Country Specific Footnotes

  1. China (Taiwan) – Pursuant to Section 6 of the Taiwan Relations Act, (TRA) Public Law 96-8, 93 Stat, 14, and Executive Order 12143, 44 F.R. 37191, this agreement which was concluded with the Taiwan authorities prior to January 01, 1979, is administered on a nongovernmental basis by the American Institute in Taiwan, a nonprofit District of Columbia corporation, and constitutes neither recognition of the Taiwan authorities nor the continuation of any official relationship with Taiwan.
  2. Czech Repubilc and Slovak Republic – The Treaty with the Czech and Slovak Federal Republic entered into force on December 19, 1992; entered into force for the Czech Republic and Slovak Republic as separate states on January 01, 1993.
  3. Denmark – The Treaty which entered into force on July 30, 1961, does not apply to Greenland.
  4. France – The Treaty which entered into force on December 21, 1960, applies to the departments of Martinique, Guadeloupe, French Guiana and Reunion.

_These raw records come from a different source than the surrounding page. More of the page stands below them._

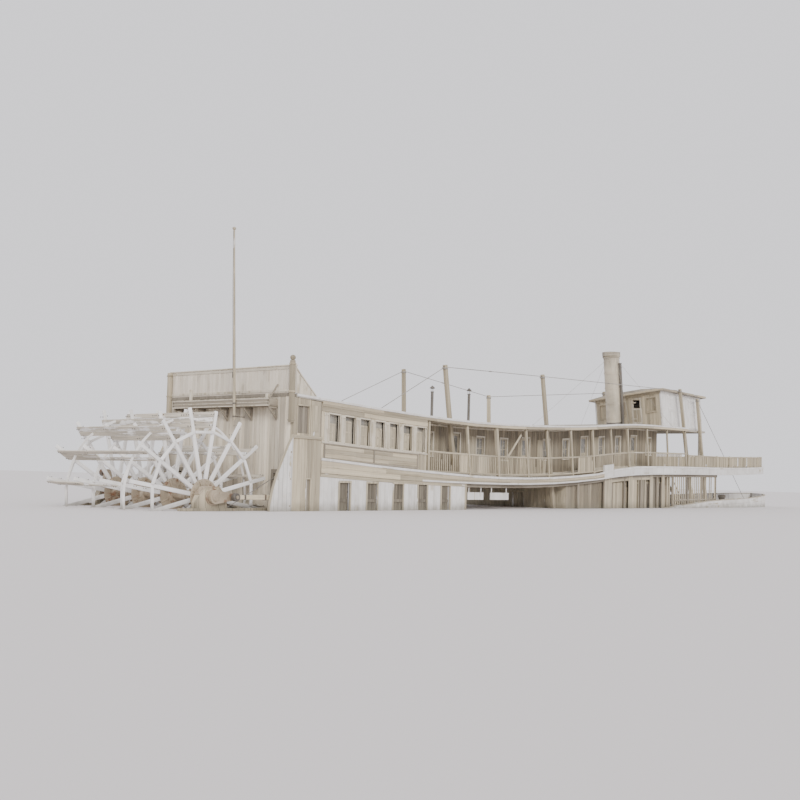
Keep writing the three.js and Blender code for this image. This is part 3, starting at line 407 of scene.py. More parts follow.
    def sash(self, at, hole, n, rail=0.05, columns=1, rows=2, bar=0.028):
        """A window's sash in its hole: stiles, rails and glazing bars."""
        t0, t1, low, high = hole
        n0, n1 = n - SASH_THICK / 2, n + SASH_THICK / 2
        for a in (t0, t1 - rail):
            self.board(at, a, a + rail, n0, n1, low, high)
        self.board(at, t0 + rail, t1 - rail, n0, n1, low, above(low, 1.4 * rail))
        self.board(at, t0 + rail, t1 - rail, n0, n1, above(high, -rail), high)
        for i in range(1, columns):
            t = t0 + (t1 - t0) * i / columns
            foot, head = above(low, rail), above(high, -rail)
            self.board(at, t - bar / 2, t + bar / 2, n0 + 0.008, n1 - 0.008, foot, head)
        for i in range(1, rows):
            foot = between(low, high, i / rows, -bar / 2)
            self.board(at, t0 + rail, t1 - rail, n0 + 0.004, n1 - 0.004, foot, above(foot, bar))

    def pane(self, at, hole, n=-0.055, inset=0.02, thick=PANE):
        """A sheet of glass in a hole."""
        t0, t1, low, high = hole
        self.board(at, t0 + inset, t1 - inset, n, n + thick, above(low, inset), above(high, -inset), 0.002)

    def build(self, finish, slot=None, body="vessel", replaces=()):
        """Makes the object, gives it its finish and hangs it on its body."""
        mesh = bpy.data.meshes.new(self.name)
        mesh.from_pydata([place(*self.bend(p)) for p in self.points], [], self.faces)
        run = mesh.attributes.new("run", "FLOAT_VECTOR", "CORNER")
        run.data.foreach_set("vector", [x for corner in self.runs for x in corner])
        mesh.shade_smooth()
        mesh.set_sharp_from_angle(angle=math.radians(35))
        mesh.materials.append(finish)
        made = bpy.data.objects.new(self.name, mesh)
        bpy.context.scene.collection.objects.link(made)
        slot = slot or USUAL_SLOT.get(finish.name)
        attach(made, body)
        if replaces:
            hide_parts(*replaces)


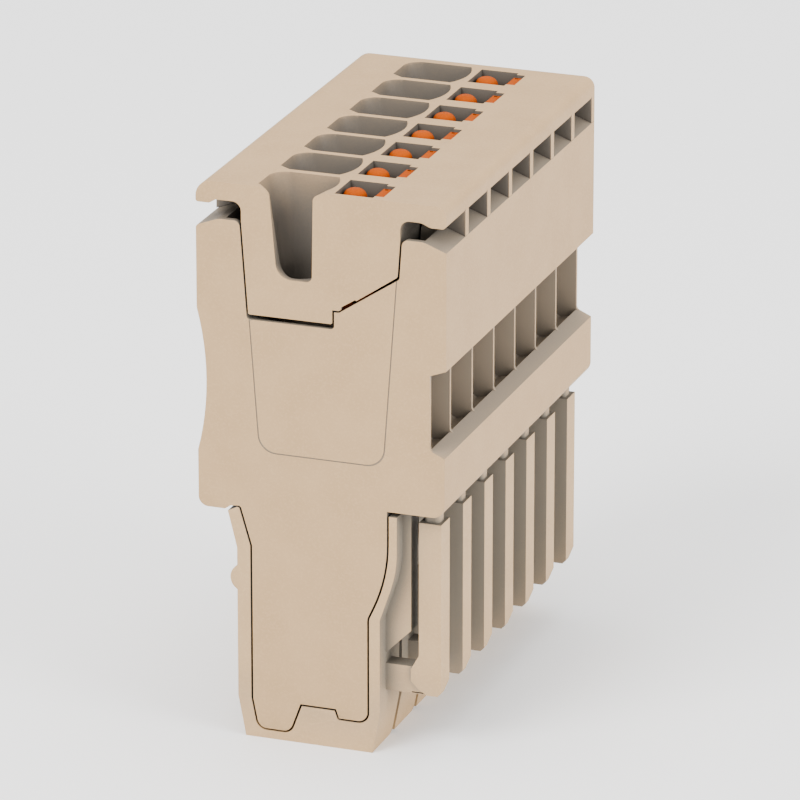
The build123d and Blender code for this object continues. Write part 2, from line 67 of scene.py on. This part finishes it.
Colour = tuple[float, float, float, float]
Point = tuple[float, float, float]

MM = 0.001
PER_MM: Point = (1 / MM, 1 / MM, 1 / MM)
POLES = range(1, 8)
TOP = 45.95 * MM

NOISE_LOW = 0.35
NOISE_HIGH = 0.65
HOLLOW_SAMPLES = 8

MERGE_DISTANCE = 0.0008 * MM
FLAT_ANGLE = math.radians(0.4)
EDGE_ANGLE = math.radians(28)
SMOOTH_ANGLE = math.radians(38)
TRIANGLE = 3
WHOLE_FACE = 60


class Body(Enum):
    """The rigid bodies that pieces ride on."""

    HOUSING = "housing"
    RELEASE = "release"

    def named(self, pole: int | None = None) -> str:
        """Gives the body's name in the frame, with the pole for a release button."""
        return self.value if pole is None else f"{self.value}_{pole}"


class Graining(Enum):
    """How the grain of a metal runs, as the pattern's scale along each axis."""

    UPRIGHT = (1.0, 1.0, 0.06)
    CROSSWISE = (1.0, 0.06, 1.0)


# Painted shade: recesses and seams get a darker colour, read from ambient occlusion.
@dataclass(frozen=True)
class HollowShade:
    """A kind of painted shade that darkens a plastic's colour in a hollow, where shade falls.

    Attributes:
        colour: The painted shade's colour, which the surface takes on in the depth.
        reach: How far away a wall still counts, in metres.
        open: The share of free sky above which a point counts as open.
        shut: The share of free sky below which the painted shade is at its full.
        foot: The height from which it counts, in metres. It is at its full one reach above.
    """

    colour: Colour
    reach: float
    open: float
    shut: float
    foot: float = 0.0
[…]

  5. Japan – The Treaty which entered into force on October 30, 1953, was made applicable to the Bonin Islands on June 26, 1968, and to the Ryukyu Islands on May 15, 1972.
  6. Netherlands – The Treaty which entered into force on December 05, 1957, is applicable to Aruba and Netherlands Antilles.
  7. Norway – The Treaty which entered into force on September 13, 1932, does not apply to Svalbard (Spitzbergen and certain lesser islands).
  8. Spain – The Treaty which entered into force on April 14, 1903, is applicable to all territories.
  9. Suriname – The Treaty with the Netherlands which entered into force December 05, 1957, was made applicable to Suriname on February 10, 1963.
  10. United Kingdom – The Convention which entered into force on July 03, 1815, applies only to British territory in Europe (the British Isles (except the Republic of Ireland), the Channel Islands and Gibraltar) and to “inhabitants” of such territory. This term, as used in the Convention, means “one who resides actually and permanently in a given place, and has his domicile there.” Also, in order to qualify for treaty trader or treaty investor status under this treaty, the alien must be a national of the United Kingdom. Individuals having the nationality of members of the Commonwealth other than the United Kingdom do not qualify for treaty trader or treaty investor status under this treaty.
  11. Yugoslavia – The U.S. view is that the Socialist Federal Republic of Yugoslavia (SFRY) has dissolved and that the successors that formerly made up the SFRY – Bosnia and Herzegovina, Croatia, the Republic of Macedonia, Slovenia, Montenegro, Serbia, and Kosovo a continue to be bound by the treaty in force with the SFRY and the time of dissolution.
  12. The E-3 visa is for nationals of the Commonwealth of Australia who wish to enter the United States to perform services in a “specialty occupation.” The term “specialty occupation” means an occupation that requires theoretical and practical application of a body of highly specialized knowledge, and attainment of a bachelor’s or higher degree in the specific specialty (or its equivalent) as a minimum for entry into the occupation in the United States. The definition is the same as the Immigration and Nationality Act definition of an H-1B specialty occupation.
  13. Bolivia – Bolivian nationals with qualifying investments in place in the United States by June 10, 2012 continue to be entitled to E-2 classification until June 10, 2022.  The only nationals of Bolivia (other than those qualifying for derivative status based on a familial relationship to an E-2 principal alien) who may qualify for E-2 visas at this time are those applicants who are coming to the United States to engage in E-2 activity in furtherance of covered investments established or acquired prior to June 10, 2012.
  14. Ecuadorian nationals with qualifying investments in place in the United States by May 18, 2018 continue to be entitled to E-2 classification until May 18, 2028. The only nationals of Ecuador (other than those qualifying for derivative status based on a familial relationship to an E-2 principal alien) who may qualify for E-2 visas at this time are those applicants who are coming to the United States to engage in E-2 activity in furtherance of covered investments established or acquired prior to May 18, 2018.
  15. Israel: Pursuant to a treaty of friendship, commerce, and navigation between the United States and Israel that entered into force on April 3, 1954 entitled nationals of Israel to E-1 status for treaty trader purposes. Nationals of Israel are not entitled to E-2 classification for treaty investor purposes under that treaty. Public Law 112-130 (June 8, 2012), accords nationals of Israel E-2 status for treaty investor purposes if the Government of Israel provides similar nonimmigrant status to nationals of the United States. The Department has confirmed that Israel offers reciprocal treaty investor treatment to U.S. nationals and E-2 visa may be issued to nationals of Israel beginning on May 1, 2019.

  16. New Zealand: Public Law 115-226, enacted on August 1, 2018, accorded nationals of New Zealand to E-1 and E-2 status for treaty trader/treaty investor purposes if the Government of New Zealand provides similar nonimmigrant status to nationals of the United States. The Department has confirmed that New Zealand offers similar nonimmigrant status to U.S. nationals and E visas may be issued to nationals of New Zealand beginning on June 10, 2019.